A number of scientists, not just those in Finland, are confident that solar energy will be the dominant source of power across the globe by 2050. An analysis by the Norway-based quality assurance and risk management company DNV GL determined that declining costs of solar PV will enable this form of energy to grow 65-fold, from 1 percent of our global electric generation in 2016 to 40 percent in 2050.

How will we get there? Microgrids, C&I, some residential solar, but largely – utility-scale solar. Researchers predict that the cost of utility-scale PV will drop to around $0.42 – $0.58 per watt, and be responsible for anywhere from 40 to 60 percent of worldwide PV generation in 30 years’ time.

Energy Storage Costs to Decline Dramatically


As the cost of solar drops in half, we can expect more investments in grid expansion and integration technologies like storage, connectivity, and demand-response – all of which increase the value of solar assets. Hundreds of millions of dollars in capital is already flowing toward energy storage R&D, backed by firms like Tesla and Lockheed Martin.
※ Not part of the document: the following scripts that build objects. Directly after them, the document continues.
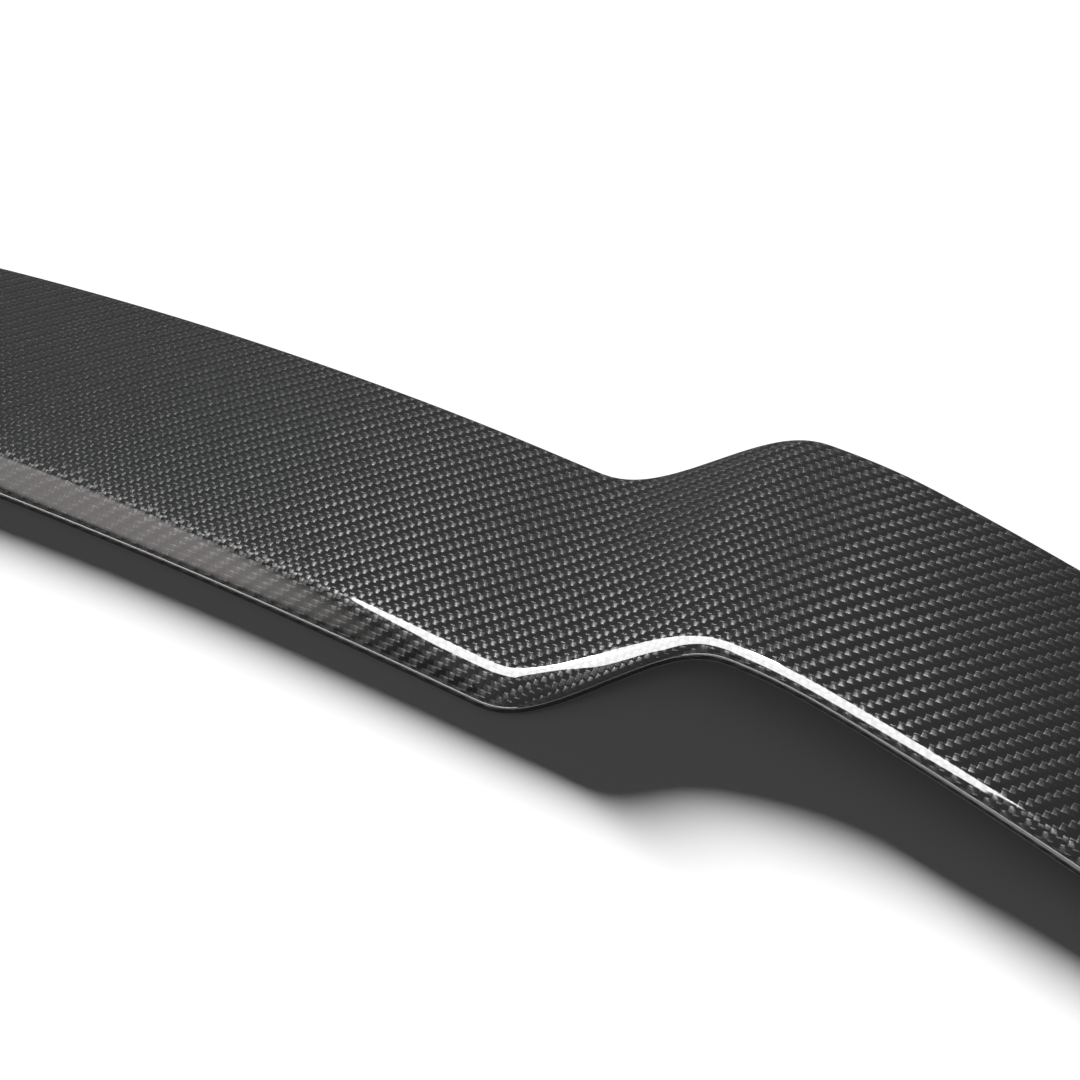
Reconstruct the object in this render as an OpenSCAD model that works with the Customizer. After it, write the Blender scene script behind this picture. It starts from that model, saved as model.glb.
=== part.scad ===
// Rear spoiler blade for a car's boot lid: one moulded laminate, all in one piece.
// Its nose lies flush on the panel, its skin climbs to a bevelled lip, and on each side
// the low middle steps up into a shoulder that dies away again towards the tip.
// X runs across the car from the centre line, Y from the lip's foot to the nose,
// Z up from the panel. The origin is on the panel at the middle of the lip's foot.

/* [Plan] */
// Overall width, tip to tip
span = 1240; // [1180:10:1320]
// Chord on the centre line, from the lip's foot to the nose
chord = 110; // [98:1:125]
// Radius of the lip's sweep across the car
lip_sweep_r = 3700; // [2800:50:6000]
// Radius of the nose's sweep across the car
nose_sweep_r = 2120; // [1800:20:3600]
// Length of the rounded tip at each end
tip_len = 110; // [80:5:140]
// Chord left at the end of each tip, before the nose's corner is rounded
tip_chord = 18; // [14:1:30]
// Radius of the nose's corner at each tip
tip_corner_r = 12; // [4:1:12]

/* [Shoulders] */
// Distance from the centre line at which the lip leaves its sweep
lip_kink_from = 218; // [190:1:235]
// Distance from the centre line at which the lip's step ends
lip_kink_to = 298; // [280:1:330]
// How far the lip steps towards the nose
lip_kink_step = 47.5; // [20:0.5:52]
// Distance from the centre line at which the nose leaves its sweep
nose_kink_from = 198; // [170:1:215]
// Distance from the centre line at which the nose's step ends
nose_kink_to = 279; // [260:1:320]
// How far the nose steps away from the lip
nose_kink_step = 46; // [20:0.5:55]
// Rake of the lip outboard of the shoulder, in degrees
lip_rake = 6.7; // [0:0.1:9]
// Rake of the nose outboard of the shoulder, in degrees
nose_rake = 4.9; // [0:0.1:8]
// Height that the skin gains on the shoulder
skin_rise = 7; // [0:0.5:12]
// Distance from the centre line at which the skin starts to rise, at the lip
rise_from_lip = 244; // [225:1:260]
// Distance from the centre line at which the skin starts to rise, at the nose
rise_from_nose = 200; // [185:1:220]
// Distance from the centre line of the shoulder's crest
crest_at = 320; // [300:1:350]
// Height that the lip's foot gains on the shoulder
foot_rise = 11.6; // [0:0.2:14]
// Distance from the centre line at which the lip's foot starts to rise
foot_rise_from = 215; // [200:1:240]
// Length before the tip over which the blade lies flat on the panel again
flat_run = 20; // [0:5:60]
// Depth of the valley at the foot of each shoulder
valley_dip = 0.6; // [0:0.1:1]

/* [Section] */
// Thickness of the laminate
wall = 2.6; // [2:0.1:3]
// Climb of the skin where it leaves the nose, in degrees
nose_climb = 7.4; // [6:0.1:9]
// Radius of the skin's camber from nose to lip
camber_r = 900; // [750:10:1400]
// Width of the bevel on the centre line
bevel_mid = 12.8; // [9:0.2:16]
// Width of the bevel where the shoulder starts
bevel_kink = 11.2; // [8:0.2:14]
// Width of the bevel outboard of the shoulder
bevel_out = 4.4; // [3.4:0.2:8]
// How much the bevel bows outwards, as a change of slope
bevel_bow = 0.15; // [0:0.01:0.2]
// Softness of the crease between skin and bevel
crease_soft = 0.8; // [0.2:0.1:1.2]
// Height of the upright edge under the bevel
lip_edge = 3; // [2.6:0.1:4]
// Radius that rolls the bevel into the upright edge
lip_roll = 1.6; // [0.8:0.1:1.8]
// Radius on the nose's upper edge
nose_roll = 0.9; // [0.4:0.1:1.1]

/* [Underside] */
// Width of the land on which the lip's foot is bonded
foot_land = 4; // [3:0.5:8]
// Width of the land on which the nose is bonded
nose_land = 10; // [6:1:16]
// Run of the slope from each land up into the recess
land_slope = 2; // [1:0.5:4]
// Length over which the recess closes before the rounded tip
recess_close = 50; // [30:5:80]

/* [Hidden] */
half = span / 2;
tip_from = half - tip_len;
flat_from = half - flat_run;
corner_soft = 15;
valley_w = 45;
// Steps along the blade: in the middle, over the shoulder's step, outboard and round the tip
mid_step = 22;
kink_step = 5.5;
out_step = 10;
tip_steps = 14;

// An even ease from 0 to 1, level at both ends
function ease(u) =
    let (v = min(1, max(0, u)))
    v * v * v * (10 - 15 * v + 6 * v * v);

// Rises from 0 at a to 1 at b and is back at 0 at c
function hump(s, a, b, c) = ease((s - a) / (b - a)) - ease((s - b) / (c - b));

// Zero on one side of a corner and d on the other, rounded between
function bend(d) = (d + sqrt(d * d + corner_soft * corner_soft)) / 2;

// The lower of two heights, with a soft crease where they cross
function soft_min(a, b) = (a + b - sqrt((a - b) * (a - b) + crease_soft * crease_soft)) / 2;

// Height that a rolled edge of radius r loses at distance d from it
function rolled(d, r) = d >= r ? 0 : r - sqrt(r * r - (r - max(0, d)) * (r - max(0, d)));

// Plan lines at distance s from the centre line, before the tips are rounded
function lip_line(s) =
    lip_kink_step * ease((s - lip_kink_from) / (lip_kink_to - lip_kink_from))
    - s * s / (2 * lip_sweep_r)
    - tan(lip_rake) * (bend(s - crest_at) - bend(-crest_at));
function nose_line(s) =
    chord + nose_kink_step * ease((s - nose_kink_from) / (nose_kink_to - nose_kink_from))
    - s * s / (2 * nose_sweep_r)
    - tan(nose_rake) * (bend(s - nose_kink_to - 29) - bend(-nose_kink_to - 29));

// The nose in plan: its line, with the corner rounded at the tip
function nose_y(s) =
    let (u = min(1, max(0, (s - half + tip_corner_r) / tip_corner_r)))
    nose_line(s) - tip_corner_r * (1 - sqrt(1 - u * u));

// The lip's foot in plan: its line, then a quarter of an ellipse round to the tip's end
tip_depth = nose_line(half) - lip_line(half) - tip_chord;
function lip_y(s) =
    let (u = min(1, max(0, (s - tip_from) / tip_len)))
    lip_line(s) + tip_depth * (1 - sqrt(1 - u * u));

// Cosine of the angle between the lip's foot and the X axis
function lip_cos(s) =
    let (g = (lip_y(s) - lip_y(s - 0.2)) / 0.2)
    1 / sqrt(1 + g * g);

// Height of the lip's foot and of the nose above the panel
function foot_z(s) = foot_rise * hump(s, foot_rise_from, crest_at, flat_from);
function nose_z(s) = skin_rise * hump(s, rise_from_nose, crest_at, flat_from);

// Distance from the centre line at which the skin starts to rise, on a slant from lip to nose
function rise_from(y) = rise_from_lip + (rise_from_nose - rise_from_lip) * y / chord;

// Upper skin: climbs from the nose with a camber, plus the shoulder, less the valley
function skin(s, y) =
    let (t = nose_y(s) - y, a = rise_from(y), v = (s - a) / valley_w)
    wall + tan(nose_climb) * t - t * t / (2 * camber_r)
    + skin_rise * hump(s, a, crest_at, flat_from) - valley_dip * exp(-v * v);

// Width of the bevel, which narrows along the blade
function bevel_w(s) =
    let (w = bevel_mid - (bevel_mid - bevel_kink) * s / lip_kink_from)
    w + (bevel_out - w) * ease((s - lip_kink_from) / (lip_kink_to - lip_kink_from));

// Top of the section at y: skin or bevel, whichever is lower, with both edges rolled
function top_z(s, y) =
    let (
        c = lip_cos(s),
        run = nose_y(s) - lip_y(s),
        d = (y - lip_y(s)) * c,
        w = min(bevel_w(s), 0.6 * run * c),
        ze = foot_z(s) + lip_edge,
        zc = skin(s, lip_y(s) + w / c),
        m = max(0.05, (zc - ze) / w),
        bow = min(bevel_bow, m / 2),
        bevel = d < w ? ze + (m + bow) * d - bow * d * d / w : zc + (m - bow) * (d - w)
    )
    soft_min(skin(s, y), bevel) - rolled(d, lip_roll) - rolled(nose_y(s) - y, nose_roll);

// Underside: the bonding plane, and the recess one laminate below the skin
function land_z(s, y) =
    let (v = (y - lip_y(s)) / (nose_y(s) - lip_y(s)))
    foot_z(s) + (nose_z(s) - foot_z(s)) * v;
function recess_z(s, y) =
    let (q = 1 - ease((s - tip_from + recess_close) / recess_close), f = land_z(s, y))
    f + q * max(0, top_z(s, y) - wall - f);

// One section at distance s, as [y, z] points: over the top to the nose and back below
function section(s) =
    let (
        a = lip_y(s),
        b = nose_y(s),
        run = b - a,
        w = bevel_w(s),
        g = min(1 / lip_cos(s), run / (2 * (w + 4))),
        k = min(1, run / (4 * nose_land)),
        near = [0, lip_roll / 6, lip_roll / 2, lip_roll, w * 0.4, w * 0.7, w - 1, w + 0.5, w + 2, w + 4],
        far = [nose_roll, nose_roll / 3, 0],
        y0 = a + g * near[9],
        y1 = b - far[0],
        top = concat(
            [for (d = near) a + g * d],
            [for (i = [1:6]) y0 + (y1 - y0) * i / 7],
            [for (d = far) b - d]
        ),
        u0 = a + k * (foot_land + land_slope),
        u1 = b - k * (nose_land + land_slope),
        low = [for (i = [0:7]) u1 + (u0 - u1) * i / 7]
    )
    concat(
        [for (y = top) [y, top_z(s, y)]],
        [[b, nose_z(s)], [b - k * nose_land, land_z(s, b - k * nose_land)]],
        [for (y = low) [y, recess_z(s, y)]],
        [[a + k * foot_land, land_z(s, a + k * foot_land)], [a, foot_z(s)]]
    );

// Distances from the centre line at which a section is drawn, from the middle outwards
function steps(from, to, step) =
    let (n = ceil((to - from) / step))
    [for (i = [1:n]) from + (to - from) * i / n];
kink_in = min(nose_kink_from, rise_from_nose) - 6;
stations = concat(
    steps(0, kink_in, mid_step),
    steps(kink_in, crest_at + 10, kink_step),
    steps(crest_at + 10, tip_from, out_step),
    [for (i = [1:tip_steps]) tip_from + tip_len * sin(90 * i / tip_steps)]
);
count = len(stations);
over_count = 19;
xs = concat([for (i = [count - 1:-1:0]) -stations[i]], [0], stations);

// A solid skinned over rings of points that all run alike: the first "over" points of a ring
// are its top, from lip to nose, and the rest its underside, back from nose to lip
module skinned(rings, over) {
    n = len(rings[0]);
    m = len(rings);
    under = n - over;
    points = [for (ring = rings) each ring];
    sides = [for (i = [0:m - 2]) for (j = [0:n - 1])
        let (p = i * n + j, q = i * n + (j + 1) % n)
        each [[p, q, q + n], [p, q + n, p + n]]];
    cap = [for (j = [0:over - 2])
        let (
            k = floor(j * (under - 1) / (over - 1)),
            l = floor((j + 1) * (under - 1) / (over - 1))
        )
        each l > k
            ? [[j, j + 1, n - 1 - l], [j, n - 1 - l, n - 1 - k]]
            : [[j, j + 1, n - 1 - l]]];
    first = [for (t = cap) [t[2], t[1], t[0]]];
    last = [for (t = cap) [for (v = t) v + (m - 1) * n]];
    polyhedron(points = points, faces = concat(sides, first, last), convexity = 4);
}

// The whole blade, a single laminate with its clear-coated face upwards
module spoiler_blade() {
    color("#3a3a3c")
    skinned([for (x = xs) [for (p = section(abs(x))) [x, p[0], p[1]]]], over_count);
}

spoiler_blade();
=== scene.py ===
"""The looks of a car's rear spoiler blade: a glossy twill laminate on a white studio floor."""
import math

import bpy
import numpy as np
from mathutils import Matrix, Vector


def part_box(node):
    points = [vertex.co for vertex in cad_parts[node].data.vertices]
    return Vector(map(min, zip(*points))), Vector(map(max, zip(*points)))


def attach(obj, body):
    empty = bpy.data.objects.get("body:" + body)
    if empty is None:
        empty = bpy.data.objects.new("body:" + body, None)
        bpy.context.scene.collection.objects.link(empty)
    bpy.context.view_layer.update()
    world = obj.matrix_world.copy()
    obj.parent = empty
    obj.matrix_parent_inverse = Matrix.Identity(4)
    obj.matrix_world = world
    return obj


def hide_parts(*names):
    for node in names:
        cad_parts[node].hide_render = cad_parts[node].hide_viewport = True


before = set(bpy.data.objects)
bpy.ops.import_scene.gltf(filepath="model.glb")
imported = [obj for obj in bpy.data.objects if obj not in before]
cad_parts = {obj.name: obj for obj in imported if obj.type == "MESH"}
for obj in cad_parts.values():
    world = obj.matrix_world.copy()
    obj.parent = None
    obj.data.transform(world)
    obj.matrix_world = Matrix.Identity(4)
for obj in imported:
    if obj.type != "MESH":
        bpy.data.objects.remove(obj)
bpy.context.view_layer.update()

# The camera stands at the blade's right, above the lip, and looks back along the blade,
# rolled so that the blade falls away to the lower right. Its place was worked out from the weave.
CAMERA_AT = (0.5954, -0.3097, 0.5345)
CAMERA_RIGHT = (0.807434, 0.549588, -0.214486)
CAMERA_UP = (-0.279257, 0.676297, 0.681643)
FOCAL_LENGTH_MM, SENSOR_MM = 72.55, 36.0

view = bpy.data.cameras.new("view")
view.lens = FOCAL_LENGTH_MM
view.sensor_width = SENSOR_MM
view.clip_start = 0.01
right, up = Vector(CAMERA_RIGHT), Vector(CAMERA_UP)
camera = bpy.data.objects.new("camera", view)
turn = Matrix((right, up, right.cross(up))).transposed().to_4x4()
camera.matrix_world = Matrix.Translation(CAMERA_AT) @ turn
bpy.context.scene.collection.objects.link(camera)
bpy.context.scene.camera = camera
bpy.context.scene.view_settings.view_transform = "Standard"

# The studio: a softbox overhead, which draws the line along the crease, with a small bright lamp
# under it for the cloth, a dim softbox at the left for the lip, a strip in front for its rolled
# edge, and a plain grey room whose backdrop shows as white.
KEY_HEIGHT, KEY_STRENGTH = 0.90, 7.2
KEY_BACK_LEFT, KEY_BACK_RIGHT = (-0.54, 0.43), (0.13, 0.31)
KEY_FRONT_LEFT, KEY_FRONT_RIGHT = (-0.43, -0.20), (-0.03, -0.20)
SIDE_MIDDLE, SIDE_REACH, SIDE_HEIGHT = (-0.86, -0.28), (0.36, 0.54), 0.85
SIDE_STRENGTH, SIDE_COLOUR = 1.15, (1.0, 0.95, 0.92, 1.0)
SIDE_FULL_TO = 0.5
SPOT_AT, SPOT_AIM = (-0.22, 0.30, 0.89), (-0.22, 0.30, 0.0)
SPOT_SIZE, SPOT_STRENGTH = (0.13, 0.16), 80.0
FRONT_AT, FRONT_AIM = (-0.25, -1.10, 0.12), (0.1, 0.0, 0.0)
FRONT_SIZE, FRONT_STRENGTH = (1.4, 0.10), 5.0
ROOM_LIGHT, BACKDROP_WHITE = 0.13, 1.0


def softbox(name, corners, strength):
    """A glowing cloth with four corners, which no camera sees; returns it with its glow's nodes."""
    mesh = bpy.data.meshes.new(name)
    mesh.from_pydata(corners, [], [(0, 1, 2, 3)])
    holder = bpy.data.objects.new(name, mesh)
    holder.visible_camera = False
    bpy.context.scene.collection.objects.link(holder)
    glow = bpy.data.materials.new(name + "_glow")
    glow.use_nodes = True
    glow.node_tree.nodes.clear()
    cloth = glow.node_tree.nodes.new("ShaderNodeEmission")
    cloth.inputs["Strength"].default_value = strength
    glow_out = glow.node_tree.nodes.new("ShaderNodeOutputMaterial")
    glow.node_tree.links.new(cloth.outputs[0], glow_out.inputs["Surface"])
    mesh.materials.append(glow)
    return holder, glow.node_tree, cloth


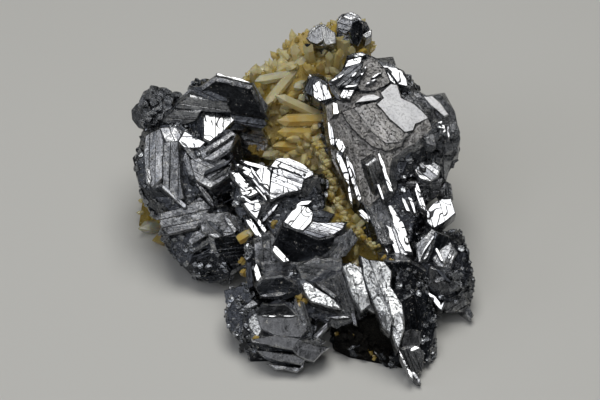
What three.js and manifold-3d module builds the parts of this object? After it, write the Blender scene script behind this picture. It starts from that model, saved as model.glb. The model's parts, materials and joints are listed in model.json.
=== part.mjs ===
// Twinned galena on yellow quartz: flattened spinel-law twins, blades and small cubes of galena
// that grew on a bed of quartz points. Millimetres, +Z up, standing on its lowest crystal tips.
import * as THREE from "three";
import { mergeVertices } from "three/addons/utils/BufferGeometryUtils.js";
import Module from "manifold-3d";

const wasm = await Module();
wasm.setup();

// Driving dimensions.
const PIXEL = 0.2; // size of one picture pixel on the specimen, which sets its real size
const MIDDLE = [300, 200]; // the picture's middle, in pixels
const VIEW_DISTANCE = 600; // from the eye to the middle of the specimen
const VIEW_TILT = THREE.MathUtils.degToRad(40); // how far above the horizon the eye stands
const GAP = 0.32; // between two crystals that touch
const FLOOR_DEPTH = 60; // depth of the block that trims the feet level

const GALENA = { color: 0x5d6068, roughness: 0.22, metalness: 1 };
const GALENA_DULL = { color: 0x8a8c92, roughness: 0.45, metalness: 1 };
const QUARTZ = { color: 0xc9a544, roughness: 0.3, metalness: 0 };

// The display frame: right, up and out towards the eye.
const RIGHT = new THREE.Vector3(1, 0, 0);
const UP = new THREE.Vector3(0, Math.sin(VIEW_TILT), Math.cos(VIEW_TILT));
const OUT = new THREE.Vector3(0, -Math.cos(VIEW_TILT), Math.sin(VIEW_TILT));

// The point seen at picture pixel (u, v) that stands `out` millimetres towards the eye.
function place(u, v, out) {
  const scale = PIXEL * (1 - out / VIEW_DISTANCE);
  return new THREE.Vector3()
    .addScaledVector(RIGHT, (u - MIDDLE[0]) * scale)
    .addScaledVector(UP, (MIDDLE[1] - v) * scale)
    .addScaledVector(OUT, out);
}

// The direction that a face looks in: yaw turns it right and pitch turns it up, in degrees.
function facing(yaw, pitch) {
  const a = THREE.MathUtils.degToRad(yaw);
  const b = THREE.MathUtils.degToRad(pitch);
  return new THREE.Vector3()
    .addScaledVector(RIGHT, Math.sin(a) * Math.cos(b))
    .addScaledVector(UP, Math.sin(b))
    .addScaledVector(OUT, Math.cos(a) * Math.cos(b));
}

// The matrix of a frame at `origin` whose Z axis is `normal`, turned by `spin` degrees about it.
function frameOn(origin, normal, spin = 0) {
  const across = new THREE.Vector3().crossVectors(UP, normal).normalize();
  const along = new THREE.Vector3().crossVectors(normal, across);
  const turn = new THREE.Matrix4().makeRotationZ(THREE.MathUtils.degToRad(spin));
  return new THREE.Matrix4()
    .makeBasis(across, along, normal)
    .setPosition(origin)
    .multiply(turn);
}

function middleOf(outline) {
  const sum = outline.reduce(([a, b], [u, v]) => [a + u, b + v], [0, 0]);
  return sum.map((x) => x / outline.length);
}

// Every crystal below is a function of `grow`: its geometry with each face moved out by that much.

// The outline with every edge moved out by `distance`.
function widened(points, distance) {
  const sign = Math.sign(THREE.ShapeUtils.area(points));
  const edgeNormal = (a, b) => new THREE.Vector2(b.y - a.y, a.x - b.x).normalize().multiplyScalar(sign);
  return points.map((p, i) => {
    const before = edgeNormal(points.at(i - 1), p);
    const after = edgeNormal(p, points[(i + 1) % points.length]);
    const reach = distance / Math.max(0.35, 1 + before.dot(after));
    return p.clone().addScaledVector(before.add(after), reach);
  });
}

// A closed crystal through rings of one outline. Each ring is [how much wider, how far back].
function ringed(points, matrix, rings) {
  return (grow) => {
    const flat = THREE.ShapeUtils.area(points) < 0 ? [...points].reverse() : points;
    const count = flat.length;
    const last = rings.length - 1;
    const corners = rings.flatMap(([wider, back], k) => {
      const depth = k === 0 ? grow : k === last ? -back - grow : -back;
      return widened(flat, wider + grow).flatMap(({ x, y }) => [x, y, depth]);
    });
    const face = THREE.ShapeUtils.triangulateShape(flat, []);
    const index = face.flat();
    for (let k = 0; k < last; k += 1) {
      for (let i = 0; i < count; i += 1) {
        const [a, b] = [k * count + i, k * count + ((i + 1) % count)];
        index.push(a, a + count, b + count, a, b + count, b);
      }
    }
    face.forEach(([a, b, c]) => index.push(last * count + a, last * count + c, last * count + b));
    const geometry = new THREE.BufferGeometry();
    geometry.setAttribute("position", new THREE.Float32BufferAttribute(corners, 3));
    geometry.setIndex(index);
    return geometry.applyMatrix4(matrix);
  };
}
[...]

Countless startups are focusing on upgrading lithium-ion battery technology, improving performance while making these batteries cheaper. BloombergNEF reports that these battery packs:

  • Averaged $1,160 per kilowatt hour (kWh) in 2010
  • Dropped to $176 per kWh in 2018
  • Could drop below $100 by 2024


Since utility-scale storage will be responsible for about half of the world’s solar generation by mid-century, what about storage on a larger scale? According to the EDF, the largest price drop in utility-scale lithium-ion storage systems took place between 2014 and 2015, plummeting 29 percent. With hardware costs continuing to fall, the price of utility-scale storage is expected to drop a record-breaking 36 percent by 2022.

For utility companies, these cost declines will make building renewable facilities with energy storage more cost-efficient than constructing expensive new natural gas power plants. And the green revolution will be unstoppable.